De modo que hay más ideas en germen que efusión de emociones en estos apuntes de un hombre de hábitos fijos y regulares, un puritano dotado de dos cualidades que parecen irreconciliables: una imaginación proliferante y una rígida moral calvinista. A la primera correspondería la invención de situaciones soñadas o inspiradas en la lectura de periódicos; a la segunda, las constantes moralejas que interfieren y cierran el sentido de sus argumentos como queriendo ofrecer una lección espiritual al lector.
Por ejemplo, su propuesta de abolir la división social entre ricos y pobres para clasificar a las personas según nuevas clases: pertenecerían a una misma clase todos los que perdieron un pariente o amigo, todos los que padecen la misma enfermedad, todos los culpables de un mismo pecado; aquí el puritano Hawthorne no puede sino añadir su moraleja, explicando que es así porque “nadie está libre de pecado, pena o enfermedad”. Cada tanto insistirá en la culpa y el castigo. No le basta con imaginar que una serpiente ingresa al estómago de un hombre y se alimenta de él durante veinte años; agrega que eso “podría ser un emblema de la envidia”.
Pero la genialidad de este soñador calvinista salta a la vista en cada página esquivando o perdonando las alegorías de manual de autoayuda. Puede que algunos encuentren consignas para ejercicios de taller literario suprimiendo las moralejas y desarrollando los argumentos apenas esbozados o imaginando los temperamentos de cada personaje. Otros leerán solo por placer este hermoso volumen.
En un ensayo sobre Hawthorne, Poe anotó: “Hay un tipo de composiciones que, con alguna dificultad, cabe admitir como un grado inferior de lo que he denominado auténticamente original. Al leer estas obras no nos decimos: ‘¡Cuán original es!’, ni: ‘He aquí una idea que sólo al autor y a mí se nos ha ocurrido’, sino que decimos: ‘¡Vaya una fantasía tan evidente y tan encantadora!’. Entre los escritores de lengua inglesa, sus mejores ejemplos los hallamos en Addison, Irving y Hawthorne”.

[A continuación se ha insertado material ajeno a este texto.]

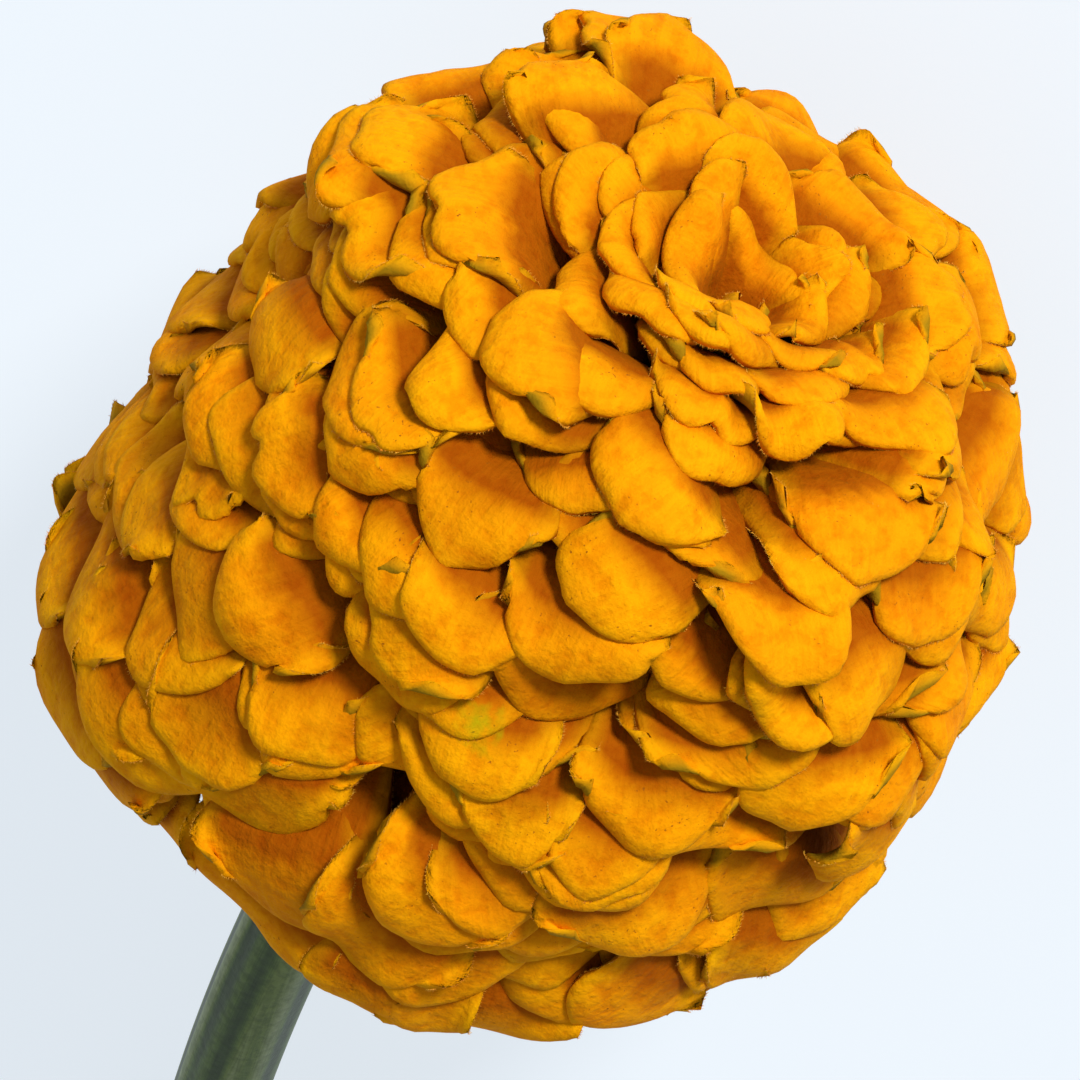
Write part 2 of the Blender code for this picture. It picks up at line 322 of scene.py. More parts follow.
def blurred(grid, times=1):
    """Each value is the mean of its four neighbours; at the sides a value stands in for its own."""
    for _ in range(times):
        wide = np.pad(grid, 1, mode="edge")
        grid = (wide[:-2, 1:-1] + wide[2:, 1:-1] + wide[1:-1, :-2] + wide[1:-1, 2:]) / 4
    return grid


def shell_faces(rows, columns):
    """Quads of a closed shell: the top grid, and the bottom grid that shares the top's border."""
    top = np.arange(rows * columns).reshape(rows, columns)
    bottom = top.copy()
    bottom[1:-1, 1:-1] = rows * columns + np.arange((rows - 2) * (columns - 2)).reshape(
        rows - 2, columns - 2
    )

    def quads(grid):
        return np.stack(
            [grid[:-1, :-1], grid[1:, :-1], grid[1:, 1:], grid[:-1, 1:]], axis=-1
        ).reshape(-1, 4)

    return np.concatenate([quads(top), quads(bottom)[:, ::-1]])


def repeated(faces, size, times):
    """One shell's faces for each of several shells, whose points follow each other."""
    starts = np.arange(times) * size
    return (faces[None] + starts[:, None, None]).reshape(-1, faces.shape[1])


def unit(vectors):
    return vectors / np.maximum(np.linalg.norm(vectors, axis=-1, keepdims=True), 1e-12)


def turned(points, arc, radius, aside, off):
    """Points moved round a circle: each lies an arc past a line, and goes aside and off the blade."""
    angle = arc / radius
    level = (radius * np.sin(angle) - arc)[..., None]
    above = (radius * (1 - np.cos(angle)))[..., None]
    return points + aside * level + off * above


def grid_normals(points, middle, blurs=0):
    """Unit normals of a grid on the side away from the middle.

    They are the cross products of its steps, averaged before they get their length, so that
    broad cells count for more than the narrow ones at the corners.
    """
    made = np.cross(np.gradient(points, axis=0), np.gradient(points, axis=1))
    made = unit(np.stack([blurred(made[..., axis], blurs) for axis in range(3)], axis=-1))
    return made * np.sign(np.sum(made * (points - middle), axis=-1).mean())


def thick_shell(points, normals, room, thickness):
    """Both faces of a blade: its grid moved by the normals, and less near its margins, as a circle."""
    inside = np.zeros_like(room)
    inside[1:-1, 1:-1] = 1
    near = np.maximum(1 - room / (thickness / 2), 0)
    full = np.sqrt(np.maximum(1 - near**2, 0)) * inside
    offset = normals * (full * thickness / 2)[..., None]
    top, bottom = points + offset, points - offset
    return np.concatenate([top.reshape(-1, 3), bottom[1:-1, 1:-1].reshape(-1, 3)])


def both_faces(values):
    """What the two faces' points share, a grid of values, in the order of thick_shell's points."""
    return np.concatenate([values.ravel(), values[1:-1, 1:-1].ravel()])


def closed_rings(rings, first, last):
    """A closed surface: quads as triangles between the rings, and a point that closes each end."""
    rows, columns = rings.shape[:2]
    grid = np.arange(rows * columns).reshape(rows, columns)
    beside = np.roll(grid, -1, axis=1)
    sides = (
        np.stack([grid[:-1], grid[1:], beside[1:]], axis=-1),
        np.stack([grid[:-1], beside[1:], beside[:-1]], axis=-1),
    )
    ends = (
        np.stack([grid[0], beside[0], np.full(columns, grid.size)], axis=-1),
        np.stack([beside[-1], grid[-1], np.full(columns, grid.size + 1)], axis=-1),
    )
    faces = np.concatenate([part.reshape(-1, 3) for part in (*sides, *ends)])
    return np.concatenate([rings.reshape(-1, 3), [first, last]]), faces


def softened_least(values, places):
    """The least of each value and its neighbours, averaged so that it never passes the value itself.

    It fades out where few of the values are high.
    """
    apart = np.abs(places[:, None] - places)
    least = np.where(apart < ROLL_EASE, values, 1).min(axis=1)
    share = np.maximum(1 - apart / ROLL_EASE, 0)
    soft = share @ least / share.sum(axis=1)
    shown = (soft * np.gradient(places)).sum() / np.ptp(places)
    return soft * smooth_step((shown - ROLL_PICKY) / 0.4)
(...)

Como sea, Nathaniel Hawthorne dejó como legado una sorprendente caja de ideas y gérmenes para estimular la lectura y la escritura, un artefacto ante el cual Henry James no pudo sino preguntarse si existirá algo comparable en toda la literatura universal.
Cuadernos norteamericanos, Nathaniel Hawthorne. La Compañía, 176 págs.